Barry Lyndon, la gran película de Stanley Kubrick, Las amistades peligrosas y Amadeus son tres de las grandes películas sobre el siglo XVIII. La edad de la inocencia de Martin Scorsese es sin duda el siglo XIX. Dediquen la primera vez que la ven esencialmente al triángulo amoroso, a los ricos diálogos plagados de dobles intenciones y en una segunda, si les apetece, a los detalles asombrosos sobre los que se desliza la cámara del director norteamericano, los usos y costumbres, los servicios de mesa, las obras de arte que armoniosamente se distribuyen por estancias y corredores. Scorsese quiere que sepamos cómo se comía, cómo se festejaba, se escribía, se vestía los usos y costumbres de la nobleza neoyorquina. La cámara se desliza por las mesas, los servicios de plata, cerámica de compañía de indias, cristalerías.
Hoy día representa un elemento esencial de las grandes producciones contar con un equipo de asesores en arte y antigüedades que despejen de cualquier anacronismo la escena. De entre los más recientes trabajos, Mr. Turner, del director inglés Mike Leigh representa este trabajo llevado a la perfección más absoluta produciendo en el espectador la ilusión de que el cine "desaparece" y estamos presenciando la auténtica realidad del devenir diario del eximio pintor nacido en Convent Garden.
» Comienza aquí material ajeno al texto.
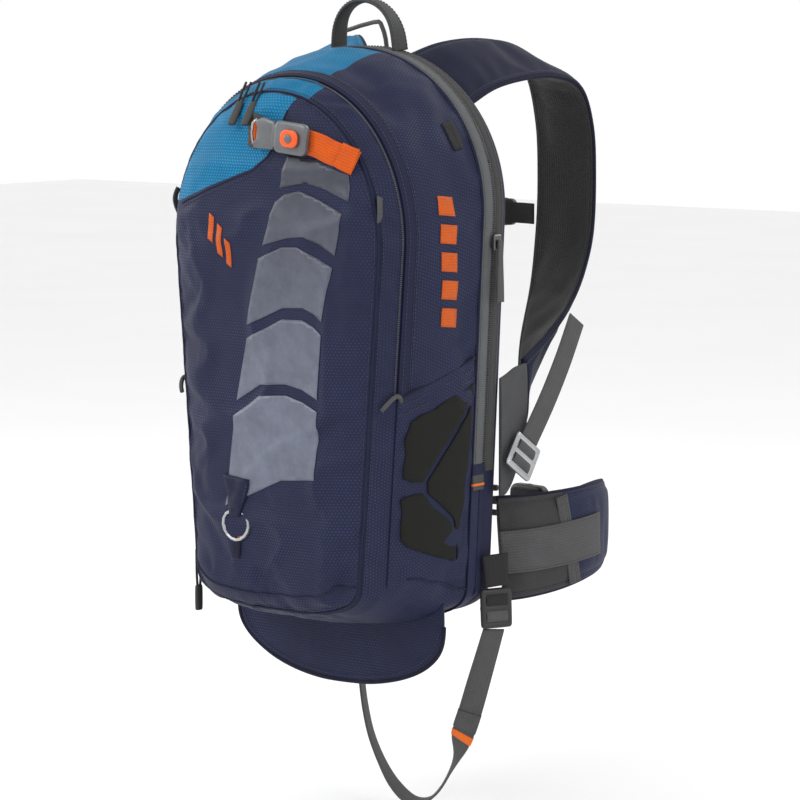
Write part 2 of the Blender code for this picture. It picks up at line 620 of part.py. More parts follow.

No acabo sin confesar que echo en falta esa gran película sobre la locura del mercado del arte de los últimos tiempos, la gran estafa de la galería Knoedler, el estrafalario artista Damien Hirst, el galerista Gagosian, el inefable Jeff Koons y el inteligentísimo y no menos malvado marchante Charles Saatchi, tienen una excelente producción. Ansiamos que un buen guionista urda una trama creíble a la par que crítica y venenosa, y un buen realizador (¿Woody Allen? ¿Wes Anderson?) construya los planos que retraten la gran burbuja de un arte que ni usted ni yo alcanzamos ni a soñar, afortunadamente, porque tarde o temprano estallará.